Film Review: Rocks in My PocketsA very personal animated film that explores depression and suicidal tendencies with wit, surreal invention and insight.
A Latvian family’s history of depression and suicide attempts is vividly brought to life in animated form in Rocks in My Pockets, from New York-based Latvian animation artist Signe Baumane.
This partially autobiographical tale chronicles the lives of three generations of Baumane's family, covering roughly a century of history, during which the small Baltic state (current population: just under two million) was occupied several times. But though the film’s historical-political background provides texture and interesting parallels—since depression could be seen as an undesired subjugation of the mind—Rocks in My Pockets is mainly concerned with a very subjective personal history of three generations of women, all prey to depression and dark thoughts. Animated in a striking combination of real papier-mâché sets and props and hand-drawn 2D figures, the film explores with wit, surreal invention and insight something left far too often undiscussed.
The first animated film to premiere in competition at the Karlovy Vary Film Festival, this unusual feature autobiography will open in New York and L.A. on Sept. 5, courtesy of Zeitgeist Films, and should appeal to festivals and niche distributors elsewhere.
The film opens with an animated girl pushing a papier-mâché rock uphill, thus combining real objects, moved through frame-by-frame animation, and pencil-drawn animation for the characters. Baumane herself provides the heavily accented, English-language voiceover, with none of the onscreen characters being played by actors, though Baumane does sometimes resort to direct dialogue, playing all the different roles in funny voices.
The titular rocks are missing from the pockets of Baumane’s grandmother, Anna, who found herself wading into a shallow river with the intention of killing herself in the mid-20th century but who didn’t drown because her pockets were empty, suggesting she “had an idea but no clear plan,” as Baumane puts it. The writer-director-narrator then connects this episode to some of her own experiences, much later, in New York City, where she not only worked as an assistant to Bill Plympton, a clear influence, but would also study up on all the intricacies of how to successfully hang oneself, as illustrated in a blackly comic sequence.
The film thus goes back and forth between the Baumanes' family history back in Latvia, where cows, horses and rabbits appear and disappear depending on the needs and imposed laws of the ruling Russians, Nazis or Soviets, and the director’s own life in Latvia and abroad, where she continued to struggle with her own mental health issues. Other themes are explored as well, including the insane jealousy of Anna’s husband, visualized with typical economy and inventiveness by having the men that her grandfather sees talking with his much younger wife all shake their DNA helixes in her face as a sort of mating call.

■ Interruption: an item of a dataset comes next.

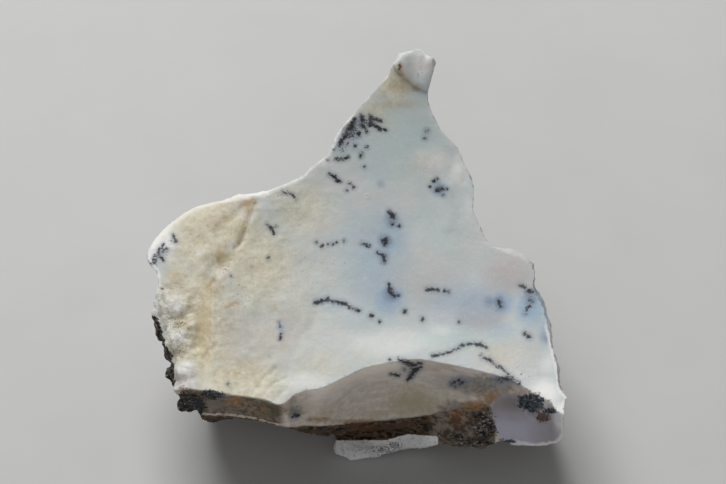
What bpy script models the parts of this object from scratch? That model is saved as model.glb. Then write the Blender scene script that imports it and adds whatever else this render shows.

To illustrate the psychology of the characters, Baumane often uses visual examples to illustrate what they are thinking, such as when Anna, who’s struggling with depression while trying to raise eight children in rural Latvia during World War II, sees a rabbit eat its own young, which leads to similarly dark thoughts about her own offspring, thoughts that are thankfully reversed in equally well-illustrated fashion not much later.
The second part of the film, which focuses mainly on Baumane’s cousins—the director herself is billed as “Grandchild #7”—feels a little more unwieldy because the narrative, which until then simply toggled between the experiences of Granny and her grandchild Signe, has to branch out in different directions as Baumane’s female cousins, three of whom also battle depression, have to be introduced.
The director clearly takes depression and suicidal urges and the possibility they may be hereditary very seriously, but that doesn’t mean that the film isn’t often very witty. The visuals follow suit, with the oppressive and gloomy backgrounds, with their dark-colored splashes of paint on black paper, contrasting with the softer, pencil-outlined and pastel-colored look of the characters. Besides Plympton, clear influences come, perhaps unsurprisingly, mainly from Eastern Europe, with Rocks reminiscent of the animated films from Latvia’s northern neighbor, Estonia; the surreal work of Czech director Jan Svankmajer, and the films of Russian animator Yuri Norstein, whose moody atmosphere and use of animals in 1975's Hedgehog in the Fog are clear touchstones.
Kristian Sensini’s score is almost constantly present behind the voiceover and ably switches gears whenever necessary to conjure the right moods without ever taking center stage itself.